Para crear empleos formales, sujetos a los beneficios y protecciones que establece la ley, se deben dar las condiciones apropiadas. Sin embargo, el costo de formalizar a los trabajadores en la región, en relación a su productividad, es alto. El costo mínimo de contratar a un trabajador asalariado formal representa, en promedio, un 39% del producto interno bruto (PIB) por trabajador. No es sorprendente que los países con mayores costos laborales sean aquellos que presentan una menor proporción de trabajos formales y una mayor proporción de trabajadores no asalariados. Por otro lado, en algunos países de la región, los empleos informales son de facto subsidiados a través de un conjunto de programas de aseguramiento social (mal llamados no contributivos). La combinación de impuestos a la formalidad y subsidios a la informalidad es exactamente opuesta a lo que la región necesita.

Esta falta de capacidad para generar trabajo formal convive con una alta rotación, que hace que los trabajadores cambien mucho de empleo. En general, esta rotación no se traduce en una trayectoria laboral ascendente, de acuerdo a la cual el trabajador deja un empleo por otro mejor, o un empleo informal por otro formal. Los bajos niveles de capacitación dentro de las firmas, unidos a la corta duración de los trabajos, afectan directamente la capacidad de acumulación de capital humano y la capacidad del trabajador y de la empresa de ser más productivos conjuntamente. Ante esta situación, el Estado puede cumplir un rol relevante a través de la implementación de políticas laborales que generen los incentivos correctos de inversión en capital humano, lo cual conduciría a un aumento de la productividad y de los empleos formales.
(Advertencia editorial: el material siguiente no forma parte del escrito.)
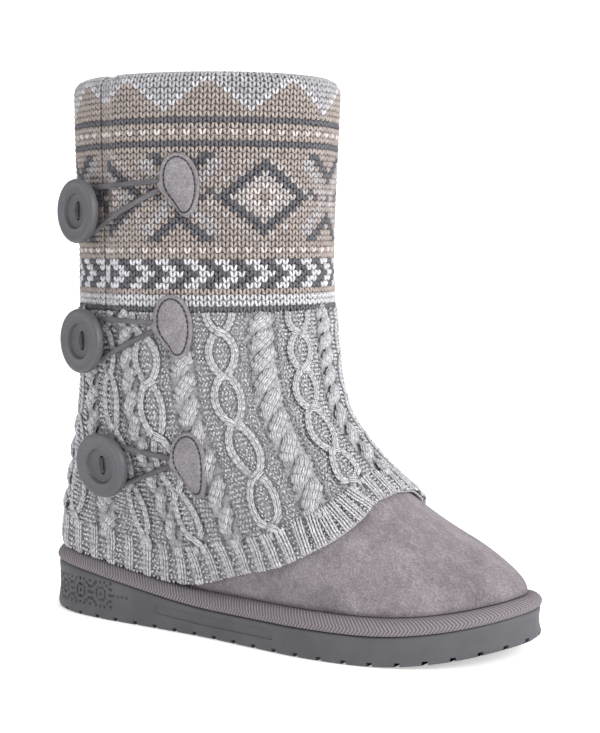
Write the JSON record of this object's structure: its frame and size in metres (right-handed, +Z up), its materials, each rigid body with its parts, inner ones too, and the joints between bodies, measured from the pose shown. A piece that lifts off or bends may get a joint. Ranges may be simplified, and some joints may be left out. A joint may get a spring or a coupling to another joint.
{
  "type": "mukluk boot",
  "caption": "Right-foot mukluk boot: suede foot, ribbed and cable knit sleeve folded over the collar, side buttons with cord loops, flat rubber sole.",
  "frame": {"origin": "on the floor under the middle of the shaft, on the sole's flat underside", "axes": "+X towards the toe, -Y towards the outer side of the foot, +Z up"},
  "size_m": [0.2729, 0.1313, 0.2739],
  "materials": {
    "rubber": "matt grey moulded rubber",
    "tape": "woven herringbone tape",
    "suede": "napped suede, grey with a mauve cast",
    "knit": "stockinette and cable knit wool blend",
    "fleece": "short pile lining",
    "button": "satin dark grey",
    "thread": "twisted sewing thread",
    "cord": "braided elastic cord"
  },
  "bodies": {
    "root": {"outsole": "rubber", "platform_wrap": "tape", "upper": "suede", "knit_sleeve": "knit", "insole": "fleece", "button_top": "button", "button_thread_top": "thread", "tab_top": "suede", "loop_top": "cord", "button_middle": "button", "button_thread_middle": "thread", "tab_middle": "suede", "loop_middle": "cord", "button_bottom": "button", "button_thread_bottom": "thread", "tab_bottom": "suede", "loop_bottom": "cord"}
  },
  "joints": []
}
Se puede y se debe hacer mucho más para lograr más y mejores empleos en América Latina y el Caribe, empleos que permitan crecer tanto a los trabajadores como a las economías en su conjunto. Para ello, es preciso que la política económica, en general, y la política laboral, en particular, se enfoquen en promover una mayor productividad. De lo contrario, la región pondrá en riesgo las notables ganancias obtenidas en la última etapa de crecimiento.